**Exercise brief:** Repeat the material exactly, every line of it.

**Recorded data:**
• • • •
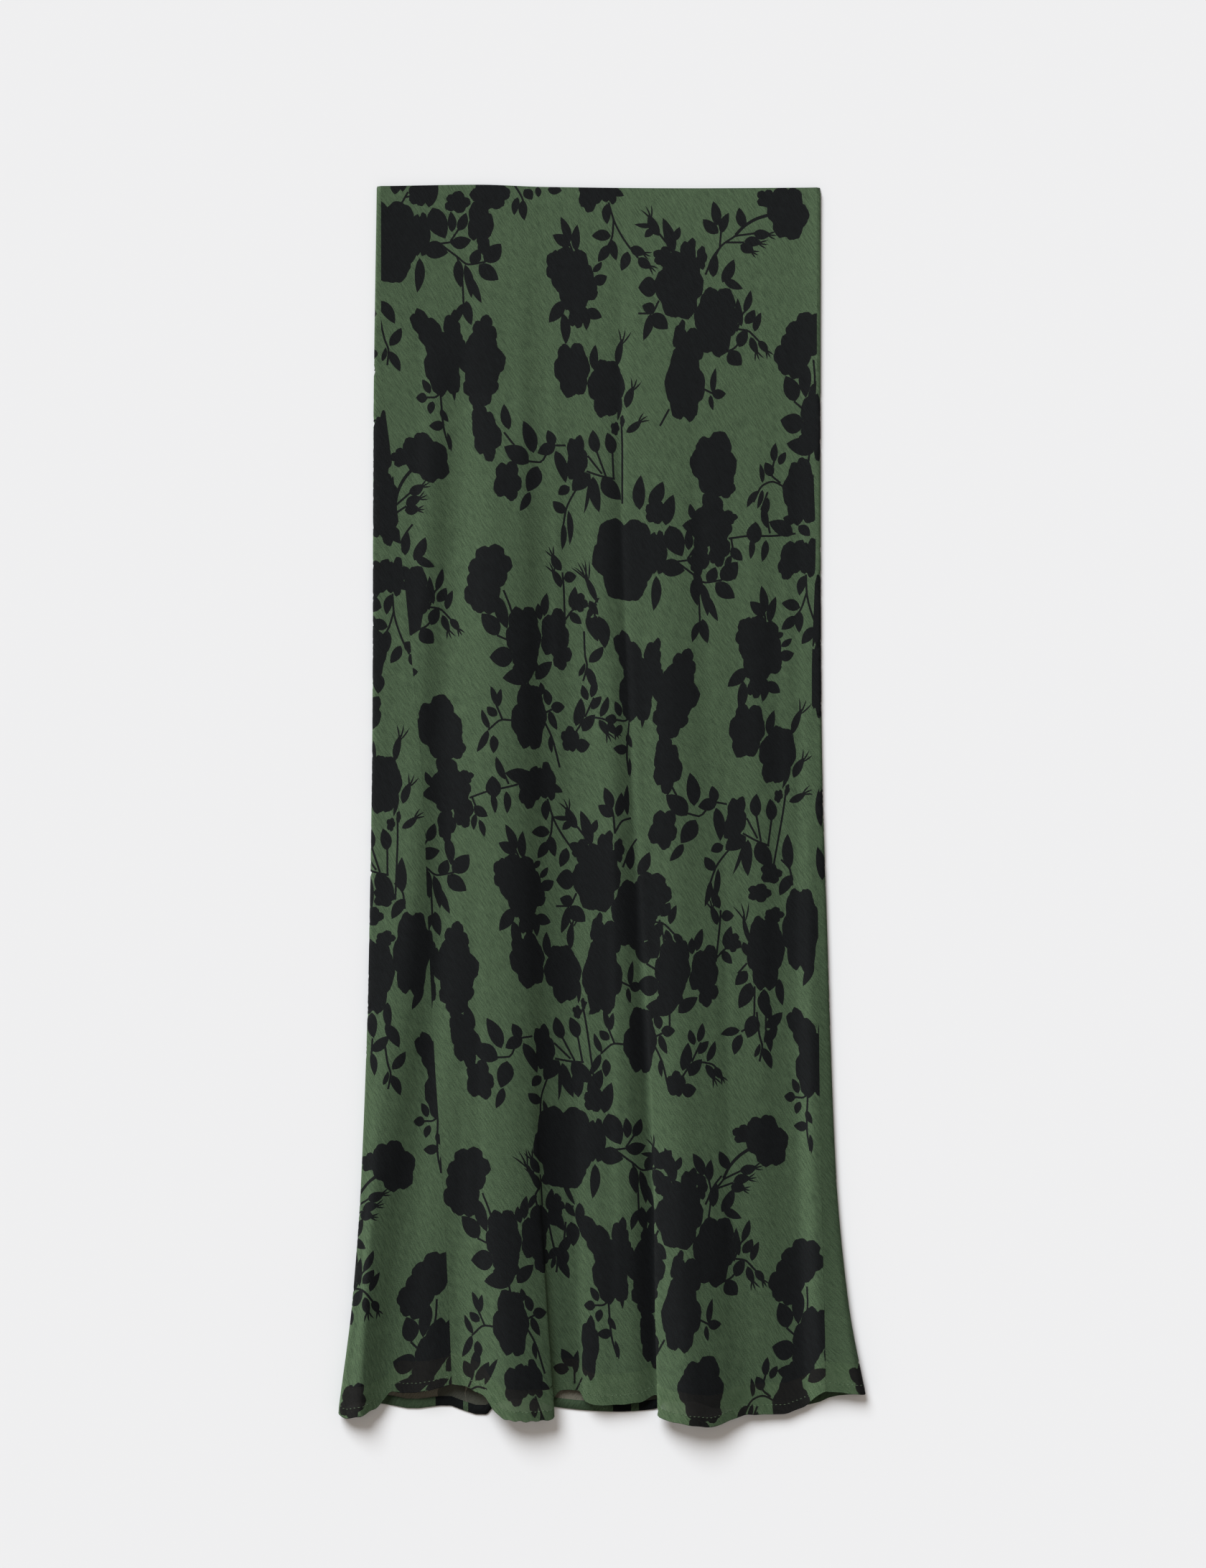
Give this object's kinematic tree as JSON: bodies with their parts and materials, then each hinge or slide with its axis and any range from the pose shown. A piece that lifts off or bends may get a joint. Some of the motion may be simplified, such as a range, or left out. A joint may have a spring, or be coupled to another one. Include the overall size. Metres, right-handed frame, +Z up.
{
  "type": "column skirt",
  "caption": "Long column skirt of printed crepe, laid flat on its back, with soft folds that open into round flutes along the hem.",
  "frame": {"origin": "on the surface that the skirt lies on, under the middle of its length and width", "axes": "+Y from the hem to the waist, +Z up out of the surface, +X across to the right as seen from above with the waist at the top"},
  "size_m": [0.4074, 0.9583, 0.0195],
  "materials": {
    "printed_crepe": "matt crinkled crepe, moss green with a near-black flower print over about two fifths of it",
    "turned_hem": "the same crepe turned over twice and stitched, so that the printed side shows within"
  },
  "bodies": {
    "root": {"front_panel": "printed_crepe", "back_panel": "printed_crepe", "front_hem": "turned_hem", "back_hem": "turned_hem"}
  },
  "joints": []
}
• • • •
**Written solution:**
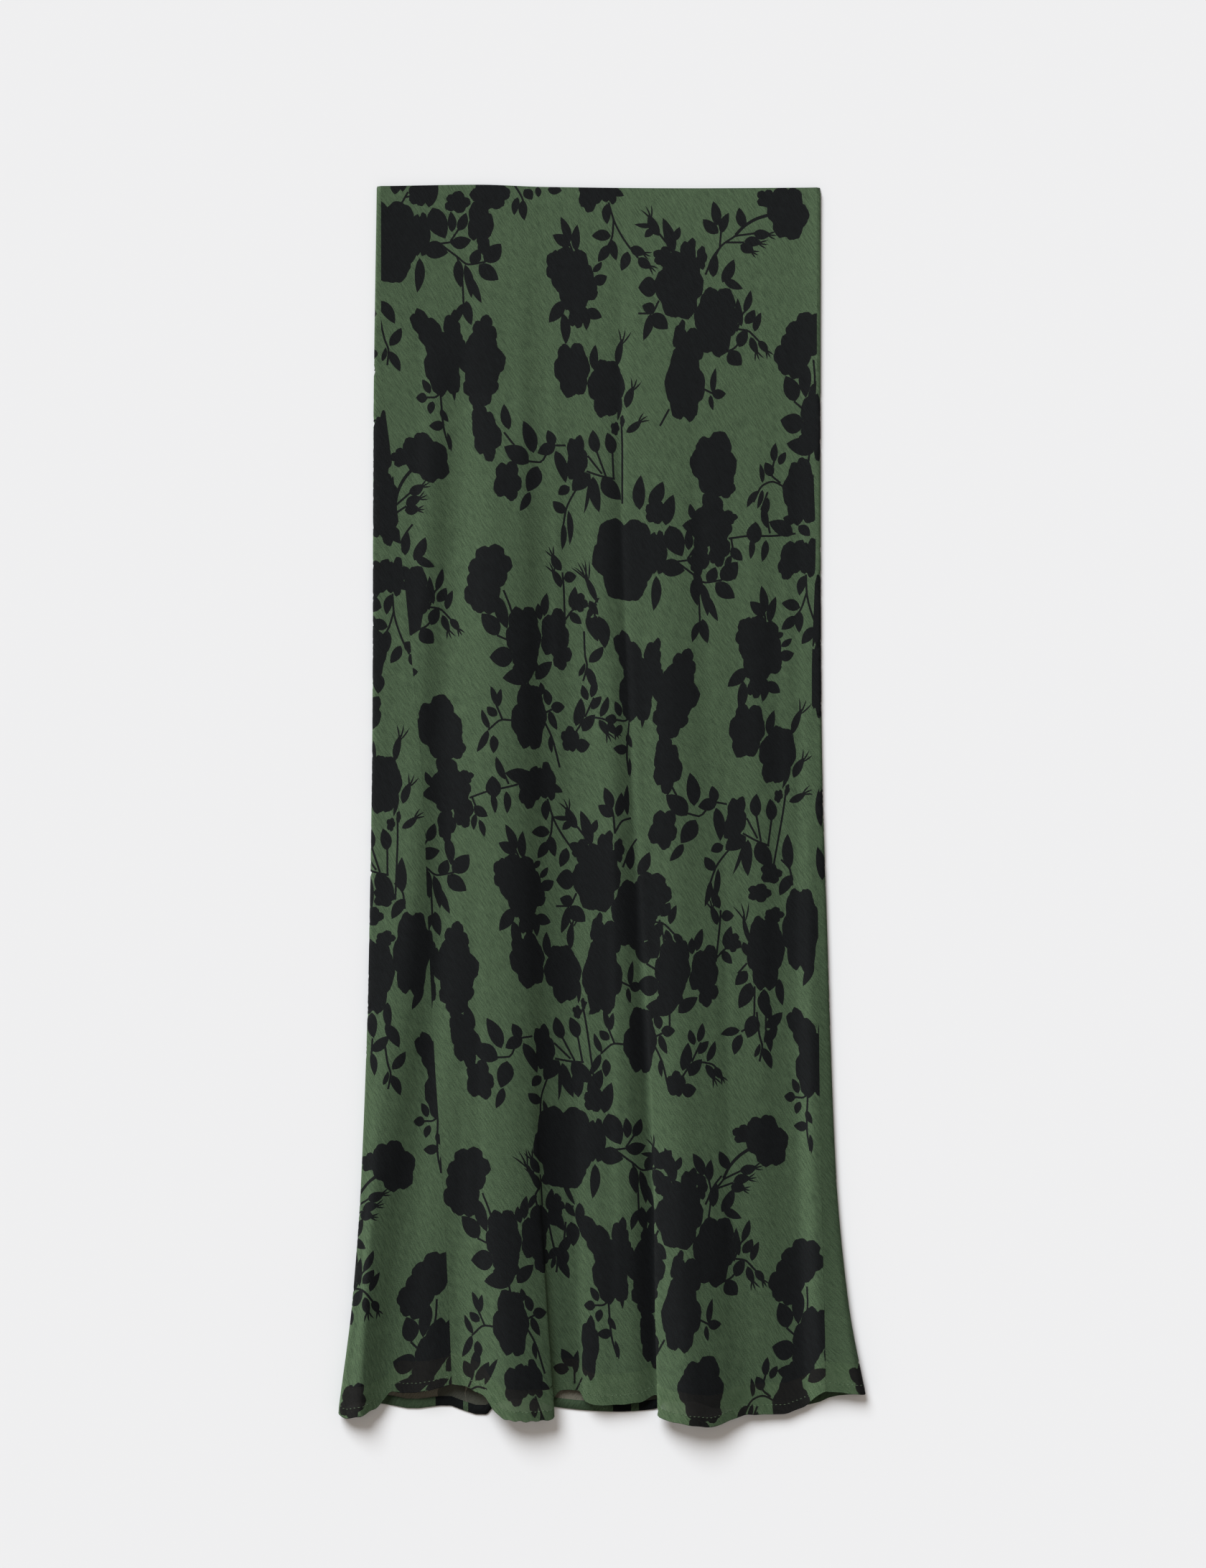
Give this object's kinematic tree as JSON: bodies with their parts and materials, then each hinge or slide with its axis and any range from the pose shown. A piece that lifts off or bends may get a joint. Some of the motion may be simplified, such as a range, or left out. A joint may have a spring, or be coupled to another one. Include the overall size. Metres, right-handed frame, +Z up.
{
  "type": "column skirt",
  "caption": "Long column skirt of printed crepe, laid flat on its back, with soft folds that open into round flutes along the hem.",
  "frame": {"origin": "on the surface that the skirt lies on, under the middle of its length and width", "axes": "+Y from the hem to the waist, +Z up out of the surface, +X across to the right as seen from above with the waist at the top"},
  "size_m": [0.4074, 0.9583, 0.0195],
  "materials": {
    "printed_crepe": "matt crinkled crepe, moss green with a near-black flower print over about two fifths of it",
    "turned_hem": "the same crepe turned over twice and stitched, so that the printed side shows within"
  },
  "bodies": {
    "root": {"front_panel": "printed_crepe", "back_panel": "printed_crepe", "front_hem": "turned_hem", "back_hem": "turned_hem"}
  },
  "joints": []
}